SKOWHEGAN — The Board of Selectmen this week approved an amended contract between the town and Town Manager Christine Almand.

The contract, in place until Dec. 31, 2018, now includes a 2 percent raise in pay, Almand, 39, said Wednesday.

“Every year when they give my evaluation, there’s the possibility for us to talk about money,” she said. “So that’s the change — the 2 percent increase.”

Under the terms of the amended contract, approved by selectmen Tuesday night, Almand is paid $1,337.77 per week, including the 2 percent raise, or about $69,500 a year, effective Jan. 1, 2018. She also receives benefits generally provided to other full-time department heads in town government, including health insurance, holidays and 20 days of vacation each year.

“I appreciate the increase and it feels good that we’ve been able to work as a team to achieve our goals,” Almand said Wednesday.

Almand said some of the high points of her term as town manager include amenable negotiations with Sappi North America on property valuations, a townwide revaluation of properties for taxation, the continuing combined sewer overflow project and bargaining agreements with union and non-union employees.

Her duties as town manager also include those of the town tax collector, emergency management director, general assistance officer, tree warden, public safety commissioner, purchasing agent and agent to the overseers of the poor.

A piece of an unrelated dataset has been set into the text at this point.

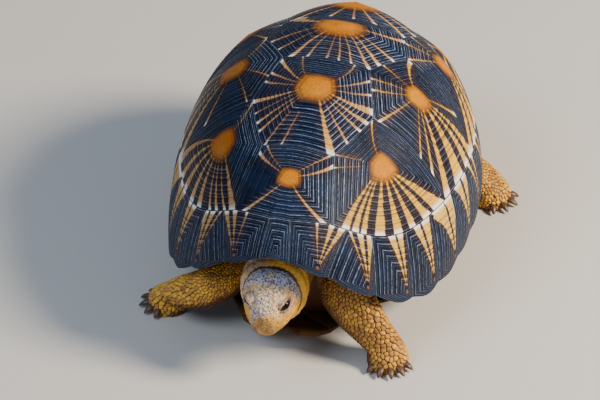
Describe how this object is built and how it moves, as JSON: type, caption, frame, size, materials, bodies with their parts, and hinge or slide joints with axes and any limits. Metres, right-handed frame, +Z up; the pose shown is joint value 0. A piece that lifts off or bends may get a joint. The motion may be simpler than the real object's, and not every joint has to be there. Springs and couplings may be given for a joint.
{
  "type": "radiated tortoise, still model",
  "caption": "Life-size still model of an adult radiated tortoise standing with its head lowered; domed shell of separate scutes, flat soles.",
  "frame": {"origin": "on the floor, under the middle of the whole body's bounding box", "axes": "+Z up; the head faces -Y, so +Y runs from head to tail; +X is the animal's left"},
  "size_m": [0.2598, 0.3279, 0.1839],
  "materials": {
    "carapace": "satin horn",
    "plastron": "satin horn",
    "skin": "dry scaly skin",
    "eye": "wet gloss"
  },
  "bodies": {
    "root": {"nuchal": "carapace", "supracaudal": "carapace", "vertebral_1": "carapace", "vertebral_2": "carapace", "vertebral_3": "carapace", "vertebral_4": "carapace", "vertebral_5": "carapace", "costal_left_1": "carapace", "costal_left_2": "carapace", "costal_left_3": "carapace", "costal_left_4": "carapace", "marginal_left_1": "carapace", "marginal_left_2": "carapace", "marginal_left_3": "carapace", "marginal_left_4": "carapace", "marginal_left_5": "carapace", "marginal_left_6": "carapace", "marginal_left_7": "carapace", "marginal_left_8": "carapace", "marginal_left_9": "carapace", "marginal_left_10": "carapace", "marginal_left_11": "carapace", "costal_right_1": "carapace", "costal_right_2": "carapace", "costal_right_3": "carapace", "costal_right_4": "carapace", "marginal_right_1": "carapace", "marginal_right_2": "carapace", "marginal_right_3": "carapace", "marginal_right_4": "carapace", "marginal_right_5": "carapace", "marginal_right_6": "carapace", "marginal_right_7": "carapace", "marginal_right_8": "carapace", "marginal_right_9": "carapace", "marginal_right_10": "carapace", "marginal_right_11": "carapace", "gular_left": "plastron", "gular_right": "plastron", "humeral_left": "plastron", "humeral_right": "plastron", "pectoral_left": "plastron", "pectoral_right": "plastron", "abdominal_left": "plastron", "abdominal_right": "plastron", "femoral_left": "plastron", "femoral_right": "plastron", "anal_left": "plastron", "anal_right": "plastron", "head": "skin", "neck": "skin", "trunk": "skin", "tail": "skin", "foreleg_left": "skin", "foreleg_right": "skin", "hindleg_left": "skin", "hindleg_right": "skin", "eye_left": "eye", "eye_right": "eye"}
  },
  "joints": []
}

Almand, the town’s finance and human resource director since 2007, was hired as the new town manager in May 2014, taking over for John Doucette Jr., who stepped down in January of that year.

The five-member Board of Selectmen handled the interview process that year, with guidance from Maine Municipal Association, and made the selection from an original field of more than 30 candidates.

Almand is the second woman to be town manager in Skowhegan. Patricia Dickey, who retired in September 2004, also held the position.

Betty Austin, then-chairwoman of the Board of Selectmen, who remains on the board while serving as a state representative in Augusta, said Almand had a number of qualities that made her the winning candidate.

“Probably her greatest strength is she is very intelligent and is able to pick up things and run with them very well,” Austin said in 2014. “There were some good candidates, but some of the ways that she is flexible and able to run with things is probably what made the difference.”

Almand said she received her training on the job at various positions since her high school days in Woodbridge, Virginia, where she was a department head of a retail store while still a teenager. She briefly attended Northern Virginia Community College.

Before she was hired in Skowhegan, Almand worked in accounting and quality control at Huhtamaki packaging in Waterville and was a bookkeeper for two nonprofit organizations in Washington, D.C.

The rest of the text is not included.